XHPU-FM
- Monclova, Coahuila; Mexico;
- Broadcast area: Monclova, Coahuila
- Frequency: 97.1 MHz
- Branding: La PU

Ownership
- Owner: GRM Radio; (Patronato Cultural Monclova, A.C.);

History
- First air date: August 11, 1982 (permit)

Technical information
- Licensing authority: CRT
- Class: B1
- ERP: 25 kW
- HAAT: −52.98 m (−173.8 ft)
- Transmitter coordinates: 26°54′14″N 101°24′45″W﻿ / ﻿26.90389°N 101.41250°W

Links
- Website: www.grmradio.com.mx

= XHPU-FM =

Radio station in Monclova, Coahuila

XHPU-FM is a noncommercial radio station on 97.1 FM in Monclova, Coahuila.

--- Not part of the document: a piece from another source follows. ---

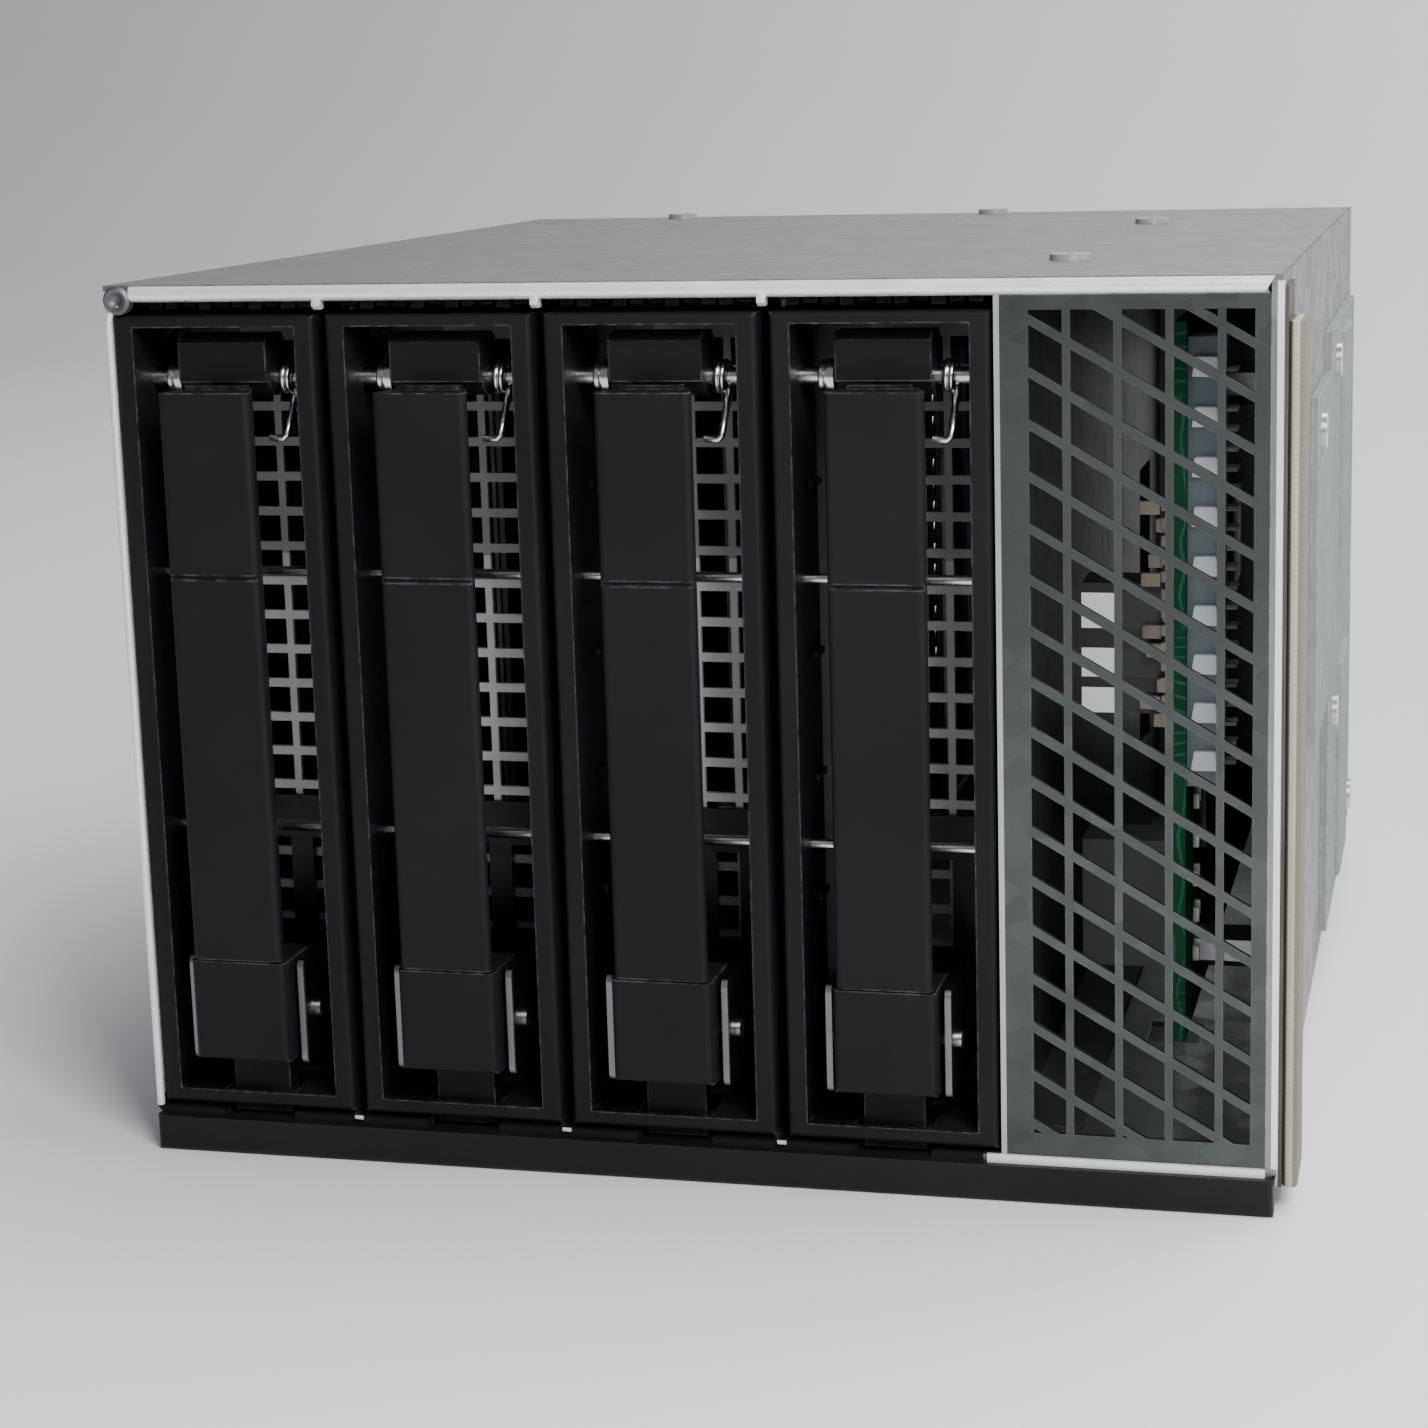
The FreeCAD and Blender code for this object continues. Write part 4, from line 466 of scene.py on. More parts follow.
FINISHES: tuple[Finish, ...] = (
    Finish("galvanised", Pattern.SPANGLE, (0.42, 0.45, 0.45), (0.28, 0.305, 0.305), (0.86, 0.87, 0.87),
           metallic=0.9, roughness=0.38, patch_size=30.0, wear=0.55),
    Finish("black_steel", Pattern.GRAIN, (0.006, 0.0068, 0.0076), (0.011, 0.0125, 0.014), (0.07, 0.075, 0.08),
           roughness=0.46, spread=0.14, grain=0.35, bump=0.12, patch_size=22.0, wear=0.45, wear_radius=0.2,
           specular=0.2),
    Finish("bracket_steel", Pattern.SPANGLE, (0.5, 0.53, 0.53), (0.36, 0.39, 0.39), (0.9, 0.9, 0.9),
           metallic=0.9, roughness=0.34, spread=0.14, bump=0.08, patch_size=26.0, patch_share=0.45, wear=0.5),
    Finish("bright_steel", Pattern.ROLLED, (0.8, 0.8, 0.79), (0.62, 0.61, 0.58), (0.95, 0.95, 0.94),
           metallic=1.0, roughness=0.22, spread=0.14, grain=0.4, bump=0.08, patch_size=9.0, wear_radius=0.15),
    Finish("screen_steel", Pattern.ROLLED, (0.8, 0.79, 0.74), (0.58, 0.57, 0.53), (0.9, 0.88, 0.82),
           metallic=0.45, roughness=0.36, spread=0.18, patch_share=0.6, wear=0.7, wear_radius=0.22),
    Finish("black_plastic", Pattern.GRAIN, (0.0068, 0.0076, 0.0085), (0.0115, 0.0128, 0.0142), (0.16, 0.17, 0.18),
           roughness=0.5, grain=0.28, bump=0.2, patch_size=34.0, patch_share=0.6, wear=0.75, wear_radius=0.42,
           specular=0.14),
    Finish("gasket_fabric", Pattern.WEAVE, (0.42, 0.405, 0.315), (0.33, 0.31, 0.235), (0.6, 0.58, 0.5),
           metallic=0.1, roughness=0.7, grain=0.7, bump=0.5, wear=0.3),
    Finish("tape", Pattern.GRAIN, (0.05, 0.04, 0.032), (0.1, 0.08, 0.06), (0.16, 0.13, 0.1),
           roughness=0.6, spread=0.2, grain=0.6, bump=0.2, patch_size=10.0, wear=0.3, wear_radius=0.2),
    Finish("board", Pattern.BOARD, (0.012, 0.085, 0.042), (0.008, 0.055, 0.03), (0.05, 0.22, 0.11),
           roughness=0.34, spread=0.1, bump=0.15, patch_size=18.0, patch_share=0.6, coat=0.3),
    Finish("connector_black", Pattern.GRAIN, (0.014, 0.014, 0.016), (0.024, 0.024, 0.027), (0.08, 0.08, 0.085),
           spread=0.14, grain=0.3, bump=0.15, patch_size=8.0, wear_radius=0.15),
    Finish("connector_white", Pattern.GRAIN, (0.74, 0.78, 0.8), (0.58, 0.62, 0.64), (0.9, 0.92, 0.92),
           roughness=0.42, grain=0.4, bump=0.12, patch_size=9.0, wear_radius=0.15, coat=0.1),
    Finish("steel_plain", Pattern.ROLLED, (0.46, 0.47, 0.48), (0.34, 0.35, 0.36), (0.8, 0.8, 0.8),
           metallic=0.95, roughness=0.36, bump=0.08, patch_size=20.0, wear=0.5, wear_radius=0.25),
)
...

It is operated by GRM Radio and known as La PU.

==History==
XEPU-AM 1110 received its permit on August 11, 1982 and was licensed to operate with 250 watts as a daytimer. It later migrated to FM.

XEPU is one of the few permit stations to hold a four-letter callsign and one of the first to operate in conjunction with commercial stations (in this case, XHMDA-FM 104.9).